Counsel submitted a response that the court stated was "remarkable both from what it says, and what it does not." Counsel did not contend that Chlad was distinguishable or should not be followed, nor did it assert Chlad was unknown to counsel or that the absence of a citation was attributable to mistake, inadvertence or administrative error. Instead, counsel attempted to argue that: (1) he personally made no affirmative representation in the opening brief and (2) he only stated the basis "of his client's belief that the appeal was proper, as required by this Court." Counsel further argued that including a "statement in the brief that the ruling appealed from is not appealable or a statement citing case law holding that a given ruling is not appealable would be equivalent to stating that the appeal is frivolous," which would be inconsistent with his duties as a defense attorney who does not seek to withdraw from representation.
The court began its discussion by describing Rule 3.3(a)(2), which prohibits an attorney from (1) failing to disclose to (2) a tribunal (3) legal authority in this State that is (4) known to the lawyer to be directly adverse to the position of the client and (5) not disclosed by opposing counsel. Here, all elements were satisfied.
The court stated that whether or not counsel made an affirmative representation the order was appealable was irrelevant because Rule 3.3(a)(2) prohibits a lawyer from knowingly failing to disclose adverse authority, not just from making affirmative representations that are inconsistent with such authority. Counsel is responsible for the content of briefs he files and cannot evade responsibility by stating it was his client's belief that the appeal was proper. Further, counsel's assertion that the court follow the procedures set forth in Serrano represented to the court that counsel believed the court had the jurisdiction that permitted following those procedures.
Next, the court made clear that the duty of candor trumps the duty to refrain from arguing against his client. Adverse authority must be cited, but a lawyer is free to marshal arguments to persuade a court to reach a contrary conclusion. What cannot be done is to prosecute an appeal that counsel knows a reviewing court has no jurisdiction to decide while refraining from citing known, applicable law that would reveal the jurisdictional flaw.
The court stated that counsel serves both the court and his client by advocating changes in the law if arguments can be made supporting change.
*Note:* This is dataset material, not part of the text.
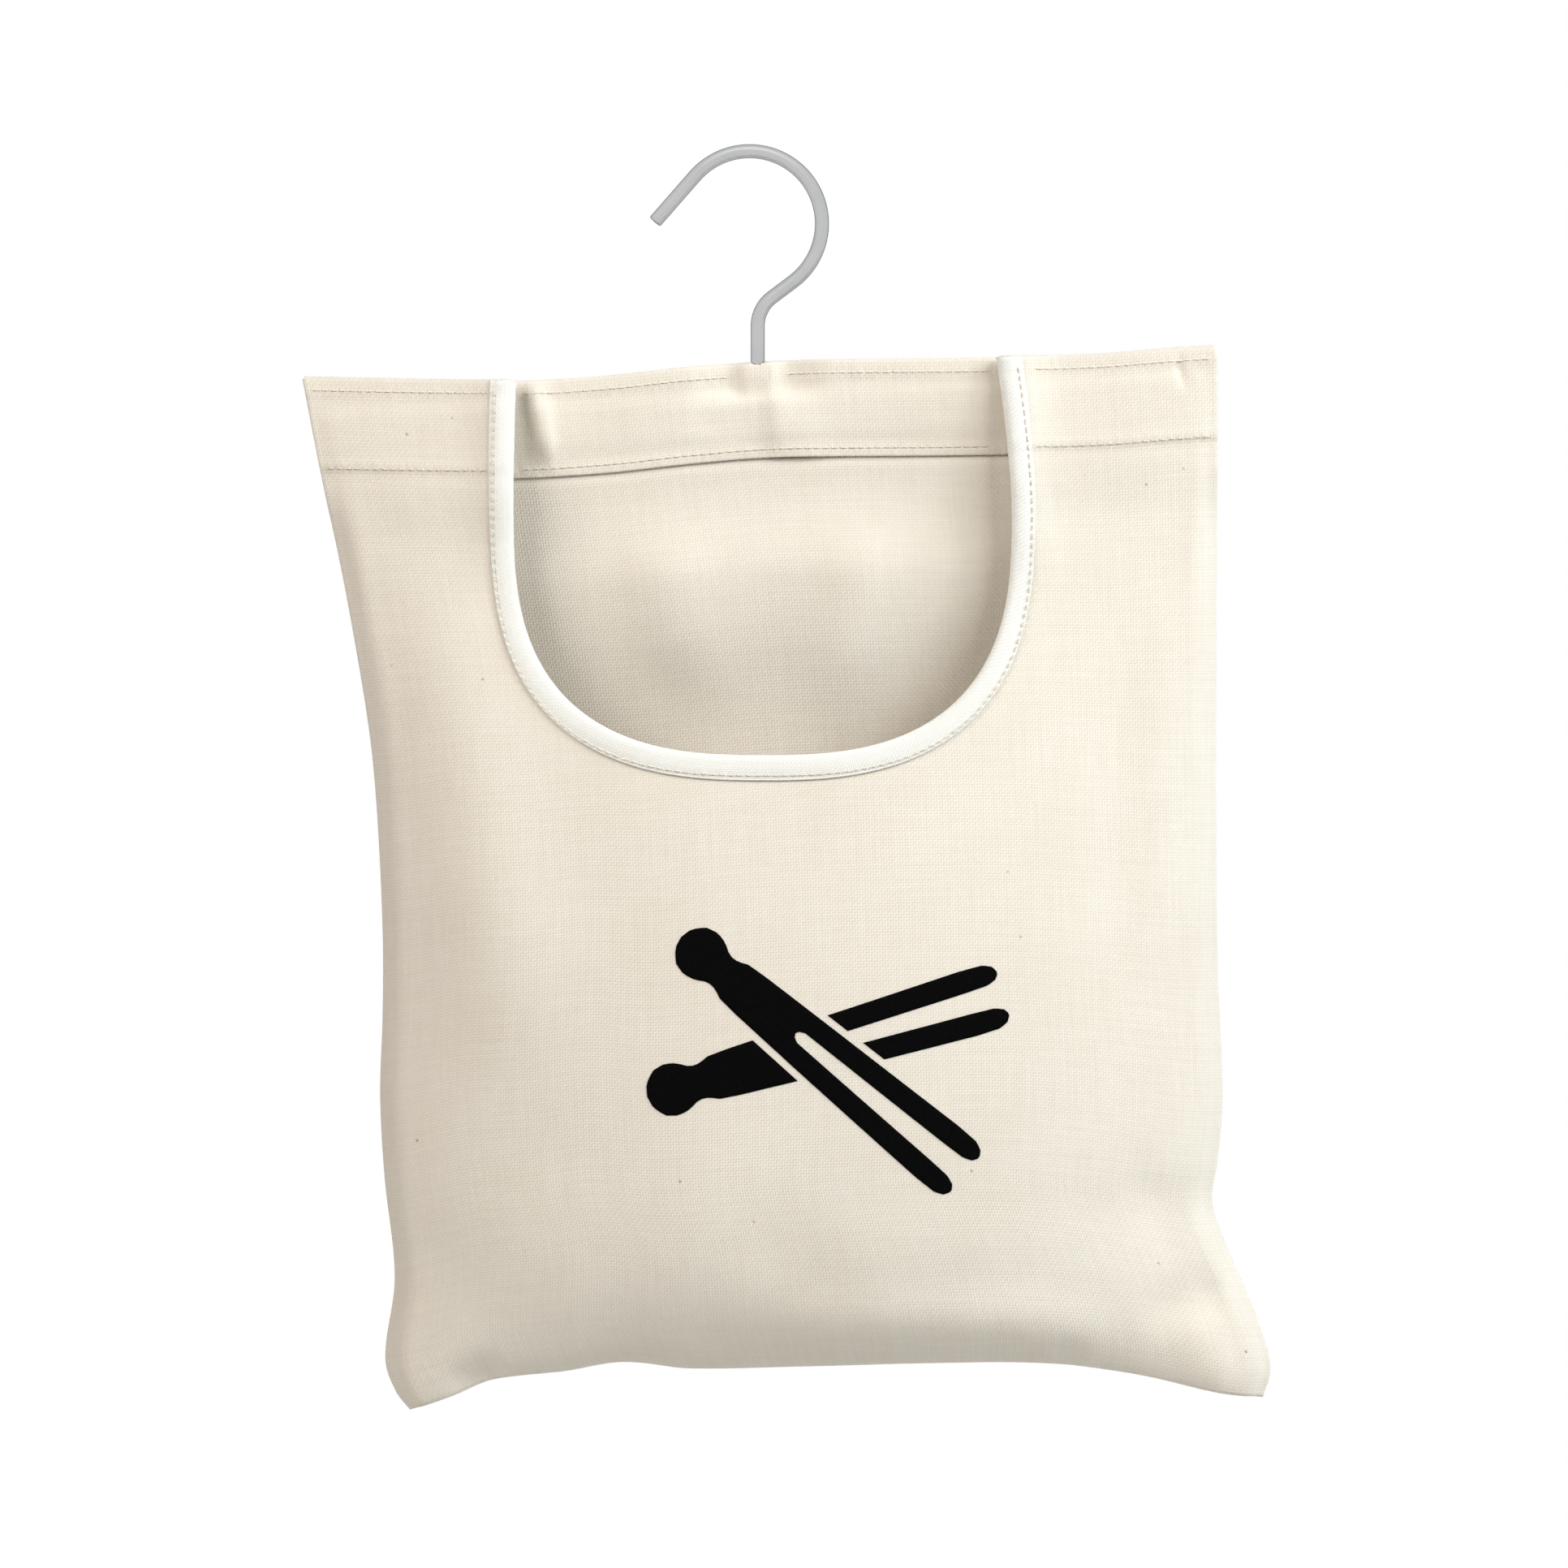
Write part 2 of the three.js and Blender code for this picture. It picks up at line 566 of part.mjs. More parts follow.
// Hanger bar: rounded along its edges, bored square to its length for the hook, with a wider
// recess from below that takes the washer and the hook's head.
const recessRadius = washerRadius + bearingGap;
const recessDepth = bearingGap + washerThickness + touchGap + headHeight;
function boring(radius, from, to) {
  const hole = new THREE.CylinderGeometry(radius, radius, to - from, 24);
  hole.rotateX(Math.PI / 2);
  hole.translate(0, 0, (from + to) / 2);
  return toSolid(hole);
}
function barGeometry() {
  const across = barThickness / 2 - barEdgeRadius;
  const low = barEdgeRadius - barHeight;
  const quarter = Math.PI / 2;
  const section = new THREE.Shape();
  section.absarc(across, -barEdgeRadius, barEdgeRadius, 0, quarter);
  section.absarc(-across, -barEdgeRadius, barEdgeRadius, quarter, 2 * quarter);
  section.absarc(-across, low, barEdgeRadius, 2 * quarter, 3 * quarter);
  section.absarc(across, low, barEdgeRadius, 3 * quarter, 4 * quarter);
  const depth = barLength;
  const body = new THREE.ExtrudeGeometry(section, { depth, bevelEnabled: false, curveSegments: 5 });
  body.translate(0, 0, -barLength / 2);
  body.rotateX(quarter);
  body.rotateZ(quarter);
  const hole = boring(barHoleRadius, -barHeight - cutOverrun, cutOverrun);
  const recess = boring(recessRadius, -barHeight - cutOverrun, recessDepth - barHeight);
  return toGeometry(toSolid(body).subtract(hole).subtract(recess));
}

const root = new THREE.Group();
const bag = new THREE.Group();
bag.position.set(shankOffset, 0, -hookRise);
root.add(bag);

// The bar hangs on the washer, and the washer on the hook's head.
const seatZ = -hookRise - barDrop - (barHeight - recessDepth) / Math.cos(barTilt);
const headTop = seatZ - bearingGap - washerThickness - touchGap;
addMesh(root, "hook", hookGeometry(headTop), "steel");
const washer = addMesh(root, "hook_washer", washerGeometry(), "steel");
washer.position.set(shankOffset, 0, headTop + touchGap);
const bar = addMesh(bag, "hanger_bar", barGeometry(), "beech");
bar.position.set(-(barHeight - recessDepth) * Math.sin(barTilt), 0, -barDrop);
bar.rotation.y = -barTilt;

// Panels: the back with the slit its shank comes out of, the front with the mouth cut out.
const slit = boring(wireRadius + slitClearance, -barDrop, cutOverrun);
const edgeNear = 0.8 * touchGap;
const edgeFar = edgeNear + 0.9 * clothThickness;
const back = backSheet().subtract(slit).add(seamEdge(edgeNear, edgeFar));
addMesh(bag, "back_panel", toGeometry(back), "canvas");
const mouthCut = slab(spread(64, (s) => mouthPlace(s, cutInset)), -2 * frontDepth, cutOverrun);
const front = frontSheet().subtract(mouthCut).add(seamEdge(-edgeFar, -edgeNear));
addMesh(bag, "front_panel", toGeometry(front), "canvas");
addMesh(bag, "opening_binding", bindingTape(), "binding");

// Stitch rows
const pathAtDrop = (fromX, toX, drop, count) => {
  return spread(count, (s) => {
    const x = mix(fromX, toX, s);
    return { x, z: topZ(x) - drop };
  });
};
const seamClear = seamAllowance / 2;
const neckLeft = mouthOffset - mouthHalfWidth + neckClosingLeft;
const neckRight = mouthOffset + mouthHalfWidth - neckClosingRight;
const bindingClear = bindingWidth + threadWidth + touchGap;
const edgeLeft = leftX(-topRowDrop) + seamClear;
const edgeRight = rightX(-topRowDrop) - seamClear;
const addRow = (name, path, face, side) => addMesh(bag, name, threadRow(path, face, side), "thread");
function addShoulderRows(side, from, to) {
  addRow(`${side}_shoulder_top_stitching`, pathAtDrop(from, to, topRowDrop, 12), frontOuter, -1);
  addRow(`${side}_shoulder_hem_stitching`, pathAtDrop(from, to, shoulderHemRowDrop, 12), frontOuter, -1);
}
addShoulderRows("left", edgeLeft + seamClear, neckLeft - bindingClear);
addShoulderRows("right", neckRight + bindingClear + neckClosingRight, edgeRight - seamClear);
const inLeft = neckLeft + bindingThickness + touchGap;
const inRight = neckRight - bindingThickness - touchGap;
addRow("left_casing_top_stitching", pathAtDrop(inLeft, -shankRoomReach, topRowDrop, 12), hemOuter, -1);
addRow("right_casing_top_stitching", pathAtDrop(shankRoomReach, inRight, topRowDrop, 12), hemOuter, -1);
addRow("casing_stitching", pathAtDrop(inLeft, inRight, casingRowDrop, 20), hemOuter, -1);
addRow("left_back_top_stitching", pathAtDrop(edgeLeft, -shankRoomReach, topRowDrop, 20), backOuter, 1);
addRow("right_back_top_stitching", pathAtDrop(shankRoomReach, edgeRight, topRowDrop, 20), backOuter, 1);
addRow("back_casing_stitching", pathAtDrop(edgeLeft, edgeRight, casingRowDrop, 36), backOuter, 1);
const rowInset = bindingWidth - bindingRowInset;
const bindingRow = mouthStations().slice(1, -1).map((share) => mouthPlace(share, rowInset));
addRow("binding_stitching", bindingRow, bindingFront(bindingEase + bindingThickness), -1);

// Overlock threads along the raw edges inside the pouch
function overlock(places, inward) {
  const rings = places.map((place, i) => {
    const before = places[Math.max(i - 1, 0)];
    const after = places[Math.min(i + 1, places.length - 1)];
    const along = new THREE.Vector2(after.x - before.x, after.z - before.z).normalize();
    const point = (reach, y) => {
      return new THREE.Vector3(place.x + inward * reach * along.y, y, place.z - inward * reach * along.x);
    };
    const [near, far] = [touchGap, touchGap + overlockWidth];
    const half = overlockHeight / 2;
    return [point(near, -half), point(far, -half), point(far, half), point(near, half)];
  });
  return skin(rings);
}
const rawEdge = allowancePlaces(seamAllowance);
addMesh(bag, "left_seam_overlock", overlock(rawEdge.left.slice(1, -1), -1), "thread");
addMesh(bag, "right_seam_overlock", overlock(rawEdge.right.slice(1, -1), 1), "thread");
addMesh(bag, "bottom_seam_overlock", overlock(rawEdge.bottom.slice(1, -1), -1), "thread");

export default root;
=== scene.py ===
import math
import random

import bmesh
import bpy
import numpy as np
from mathutils import Matrix, Vector


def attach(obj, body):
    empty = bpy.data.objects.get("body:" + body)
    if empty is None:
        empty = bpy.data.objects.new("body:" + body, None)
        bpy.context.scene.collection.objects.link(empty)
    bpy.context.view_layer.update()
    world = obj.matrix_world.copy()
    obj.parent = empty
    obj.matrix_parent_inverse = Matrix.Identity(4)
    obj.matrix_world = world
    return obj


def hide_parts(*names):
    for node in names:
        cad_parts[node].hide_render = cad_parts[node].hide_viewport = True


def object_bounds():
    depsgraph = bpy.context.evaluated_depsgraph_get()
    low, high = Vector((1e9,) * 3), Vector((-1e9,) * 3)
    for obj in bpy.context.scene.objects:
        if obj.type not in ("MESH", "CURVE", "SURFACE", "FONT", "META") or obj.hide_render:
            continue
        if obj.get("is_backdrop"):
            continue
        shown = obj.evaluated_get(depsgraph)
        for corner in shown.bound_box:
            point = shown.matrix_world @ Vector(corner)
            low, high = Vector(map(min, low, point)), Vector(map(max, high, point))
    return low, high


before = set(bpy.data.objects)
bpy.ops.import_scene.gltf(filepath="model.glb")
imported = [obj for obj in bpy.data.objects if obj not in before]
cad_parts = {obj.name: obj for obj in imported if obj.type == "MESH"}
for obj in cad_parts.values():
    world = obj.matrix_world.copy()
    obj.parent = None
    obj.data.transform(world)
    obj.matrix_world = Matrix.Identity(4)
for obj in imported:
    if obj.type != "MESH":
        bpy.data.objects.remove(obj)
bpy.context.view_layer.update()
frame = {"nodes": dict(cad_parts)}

print("frame loaded:", ", ".join(frame["nodes"]))

# Sizes are millimetres. On the cloth x is counted from the hook's shank and z from the top
# edge there; toFrame turns them into metres in the frame.
hang = {"shankX": 2.8, "topZ": -69.7}
bag = {
    "width": 312, "height": 354, "frontDepth": 36, "backDepth": 22,
    "cloth": 0.8, "allowance": 10, "gap": 0.3,
    "hem": 33.5, "hemStep": 4, "hemFade": 24, "turnRoom": 1.3,
    "topRow": 4.7, "casingRow": 30.4, "shoulderRow": 31.2,
    "fullest": 0.7, "sideSquareness": 2.3, "bottomSquareness": 2.6,
    "sideRound": 0.9, "topRound": 1.3, "bottomRound": 0.6, "steepest": 2.2,
    "fullSide": 0.86,  # below 1 the pouch is fuller on its left
}
casing = {
    "barDrop": 14.6, "barTilt": math.radians(2.6), "barHeight": 10, "room": 5.8,
    "edge": 1.5, "parting": 5.5, "thread": 0.7, "shankReach": 10, "shankFlat": 3.9,
    "shankRoom": 2.8, "holeEase": 0.1, "holeGather": 0.6, "seamRoom": 0.35, "edgeRoom": 1.4,
    "underHem": 0.7,  # the wall rises below the hem, so that the hem throws only a thin shadow
    # the cloth is drawn forward round the bar, so that the casing looks flat from the front
    "sideReach": 8.4, "forward": 4.9, "forwardShank": 26,
    "forwardFade": 30, "backFade": 150,
}
mouth = {
    "half": 84.2, "offset": 1.8, "sideDrop": 53.6, "round": 80.8, "squareness": 2.7,
    "closingLeft": 0.9, "closingRight": 5.8, "rise": 58.6, "cut": 1.5,
    "sideShare": 0.22, "closingPower": 1.5,
}

# The hanging bag's outline, in shares of its width and height
outline = {
    "top": [
        (-0.498, -0.0155), (-0.342, -0.019), (-0.2615, -0.0195), (-0.1635, -0.0141),
        (-0.0744, -0.0056), (0, 0), (0.0593, 0.0015), (0.237, 0.003), (0.371, 0.0062),
        (0.46, 0.0124), (0.5022, 0.015),
    ],
    "bottom": [
        (-0.381, -1.013), (-0.3327, -0.998), (-0.288, -0.982), (-0.208, -0.973),
        (-0.1474, -0.9644), (-0.0744, -0.9706), (0.0593, -0.9684), (0.193, -0.9653),
        (0.317, -0.9658), (0.415, -0.977), (0.504, -0.995), (0.554, -1.0006),
    ],
    "left": [
        (-1.013, -0.381), (-0.995, -0.3968), (-0.9636, -0.4083), (-0.885, -0.3978),
        (-0.787, -0.409), (-0.7085, -0.4138), (-0.63, -0.411), (-0.5517, -0.411),
        (-0.434, -0.4173), (-0.3554, -0.426), (-0.2378, -0.4484), (-0.12, -0.475),
        (-0.0155, -0.498),
    ],
    "right": [
        (-1.0006, 0.554), (-0.9715, 0.5622), (-0.928, 0.5487), (-0.889, 0.531),
        (-0.85, 0.5115), (-0.811, 0.498), (-0.771, 0.5042), (-0.7085, 0.5096),
        (-0.591, 0.5042), (-0.434, 0.5026), (-0.277, 0.5026), (-0.12, 0.5035),
        (0.015, 0.5022),
    ],
}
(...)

But where there is in fact no argument that the court has jurisdiction to hear and decide an appeal, it is appropriate for counsel to withdraw from representation. Here, counsel made no attempt to withdraw.
Ultimately, the court followed its own research which revealed the trial court's denial of defendant's petition was a non-appealable order. The court thus dismissed the appeal for lack of jurisdiction. The court also stated that any such future violation of this kind may warrant disciplinary review by the State Bar or other corrective action.
Significance of Decision
This decision illustrates the importance of citing adverse authority where the authority is not otherwise brought to the attention of the court by another party. Once adverse authority is cited, counsel is free to argue that the case is somehow distinguishable or poorly reasoned such that the court should not follow it.
 Serrano directs that in criminal appeals arising from proceedings other than the first appeal of right, an appointed attorney who finds no arguable issues “should (1) inform the court he or she has found no arguable issues to be pursued on appeal and (2) file a brief setting out the applicable facts and the law.” Serrano, 211 Cal.App.4th at 503. Upon receipt of such a brief, a reviewing court following the Serrano procedure will inform the defendant that he or she may personally file a supplemental brief. If such a brief is filed, there is authority holding that a reviewing court must then evaluate any arguments presented in that brief and issue a written opinion that disposes of the trial court’s order on the merits. People v. Cole, 52 Cal.App.5th 1023, 1040 (2020). On the other hand, if no supplemental brief is filed, the court “will then either retain the appeal or dismiss it on [its] own motion.” Serrano, 211 Cal.App.4th at 503.